Our entree was a sockeye fillet baked with wholegrain mustard, spring onions and thyme on top of smoky sauteed peas and beet greens with shallots.
Doesn't look like much, but I can assure you it was very yummy. The smokiness came from smoked paprika; no pigs were killed for this particular meal. I was originally going to do two whole trout stuffed with various herbs and spices and grilled, but there were none at the store. Besides, it was raining cats and dogs, so I'm kind of glad I had to change plans.

For dessert we were bad. Really REALLY bad. Tony Horton would not be pleased.
The above picture is of oranges caramelized in a cardamom-infused sugar syrup with Greek yogurt and it was every bit as good as it sounds. Actually, it was even better than it sounds. It was not, however, very light. I mean, the oranges were, as fruit should be, but the yogurt, well... That yogurt is like eating sweet butter, not that I'm complaining. We were kind of miserable after that, in the best way possible.
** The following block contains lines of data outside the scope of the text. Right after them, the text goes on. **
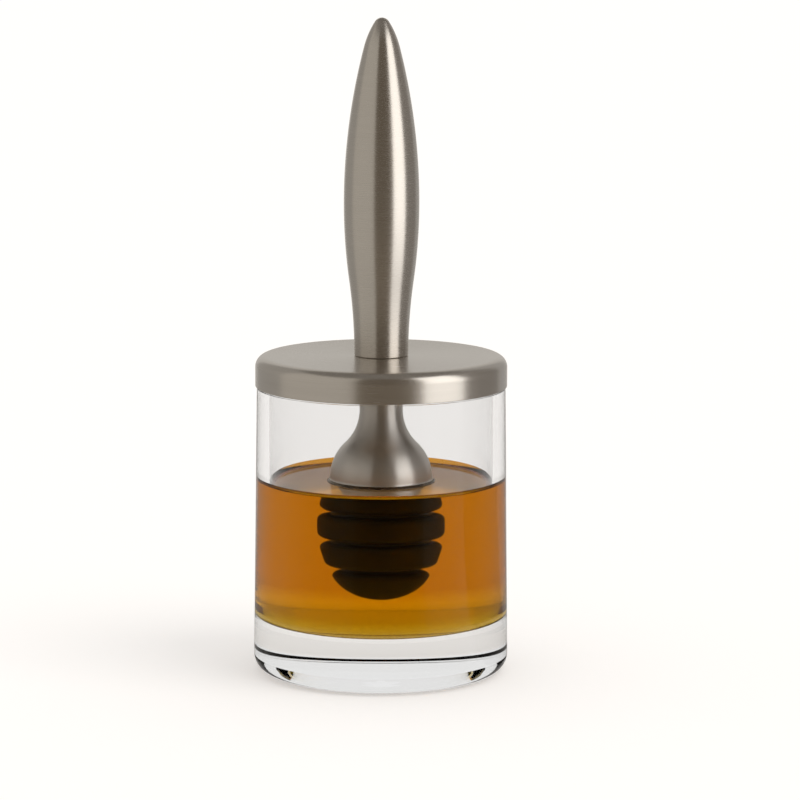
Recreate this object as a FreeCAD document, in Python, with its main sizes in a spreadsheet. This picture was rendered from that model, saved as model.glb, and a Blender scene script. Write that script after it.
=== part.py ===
"""Honey dispenser: a heavy-based glass jar, a drawn steel lid, and a dipper that hangs from the lid.

The dipper is a turned steel handle that stands on the lid, a steel neck and bell that hangs below it
through the lid's hole, and a ribbed silicone head in the honey. All pieces are bodies of revolution about
one upright axis. The origin is the centre of the jar's foot, +Z is up, and sizes are in millimetres.
"""
import FreeCAD, Part
import os
import re
import Sketcher

SIZES = {
    # Jar
    "jar_height": (101.3, "foot to rim"),
    "jar_radius": (40.85, "outside, at the foot"),
    "jar_flare": (1.2, "how much wider the foot is than the shoulder under the lid"),
    "jar_wall": (5.05, "wall at the foot; the cavity is straight, so the wall thins upwards"),
    "floor_height": (17.0, "thickness of the solid base"),
    "floor_rounding": (5.0, "inside corner between the floor and the wall"),
    "foot_rounding": (5.5, "outside corner of the base"),
    "punt_radius": (30.0, "shallow hollow under the base"),
    "punt_depth": (0.8, "depth of that hollow at its middle"),
    "rim_rounding": (0.5, "inside edge of the rim; its outside edge follows the lid's corner"),
    # Lid
    "lid_sheet": (0.6, "steel sheet"),
    "lid_depth": (9.7, "top face to lower edge"),
    "lid_rounding": (3.5, "outside corner between the top face and the skirt"),
    "lid_edge": (0.2, "rounding of the skirt's lower edge"),
    "lid_overhang": (0.5, "how far the skirt stands out from the glass below it"),
    "lid_clearance": (0.15, "skirt to the rim inside it, on the radius"),
    "lid_gap": (0.4, "skirt's lower edge to the glass shoulder"),
    # Handle
    "handle_length": (107.2, "lid to tip"),
    "handle_cover": (1.6, "how far its foot reaches past the lid's hole, on the radius"),
    "handle_edge": (0.4, "rounding of the lower edge"),
    "belly_radius": (11.97, "thickest place"),
    "belly_height": (48.4, "thickest place, above the lid"),
    "tip_length": (9.0, "rounded end, down from the tip"),
    "tip_radius": (5.6, "radius where the rounded end starts"),
    "nose_radius": (2.6, "very tip"),
    # Neck and bell
    "stem_drop": (40.7, "lid's top face to the bell's underside"),
    "stem_clearance": (0.1, "neck to the lid's hole, on the radius"),
    "neck_radius": (6.9, "neck under the lid"),
    "sweep_radius": (15.0, "hollow curve between the neck and the bell"),
    "dome_radius": (14.9, "curve of the bell"),
    "bell_radius": (16.35, "bell above its lip"),
    "lip_overhang": (1.05, "how far the lip stands out"),
    "lip_height": (1.4, "lip, up from the underside"),
    # Dipper head
    "head_length": (36.1, "bell's underside to the lowest point"),
    "head_top": (11.8, "radius under the bell"),
    "head_radius": (13.65, "widest place"),
    "head_nose": (11.0, "radius of the rounded end"),
    "first_groove": (8.2, "bell's underside to the middle of the top groove"),
    "groove_pitch": (9.02, "groove to groove"),
    "groove_width": (1.3, "between two ribs, at the bottom of the groove"),
    "groove_depth": (3.0, "below the surface of the ribs"),
    "rib_rounding": (1.9, "edges of the ribs"),
    # Honey
    "honey_level": (61.5, "foot to the level surface"),
    "meniscus_rise": (1.5, "climb up the glass"),
    "meniscus_width": (2.4, "ring of surface that bends up to the glass"),
}
GROOVES = 3

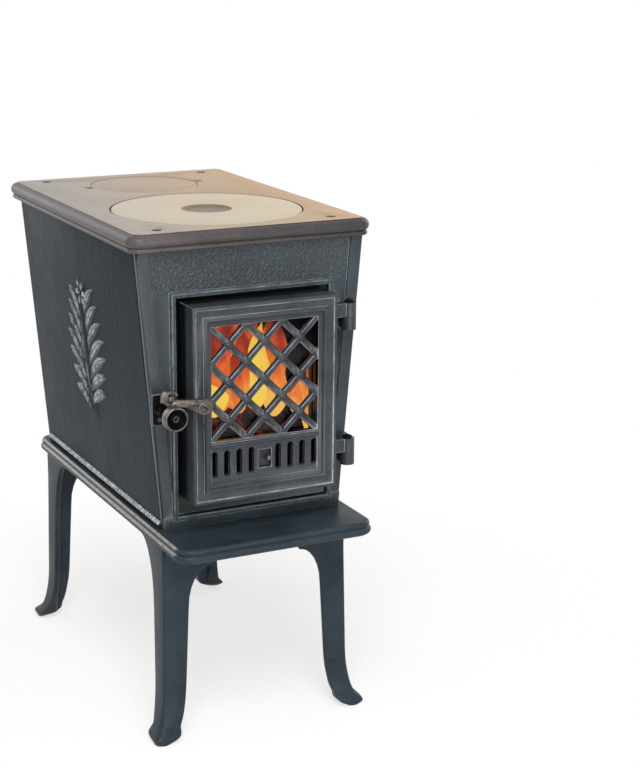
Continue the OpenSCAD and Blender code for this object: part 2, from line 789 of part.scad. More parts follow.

I hope your Valentine's Day was as tasty as ours and that the only kind of baby you made was a food baby. Unless, you know, you're in the market for a real one... I guess it would be okay then.

Sunday, February 6, 2011

One Piece of Paper

I graduated from high school in 2005. I finished my degree in December. After five and a half years of post secondary, I now have a piece of paper that certifies I am more specialized knowledge than someone without a double major in Linguistics and English. I am sure this will help me somewhere down the road (like when I give up with the real world and decide to get another degree), but it doesn't help right now when the only thing the jobs that I'm applying for seem to want experience.

In any case, here's my temporary piece of paper. I am too technologically illiterate to know how to rotate it:


Also, I made hot chocolate the other day and the bubbles and foam made a smiley face completely by accident. If that's not worthy of a blog post I don't know what is. These are the kinds of things that are becoming very important to me as an unemployed person.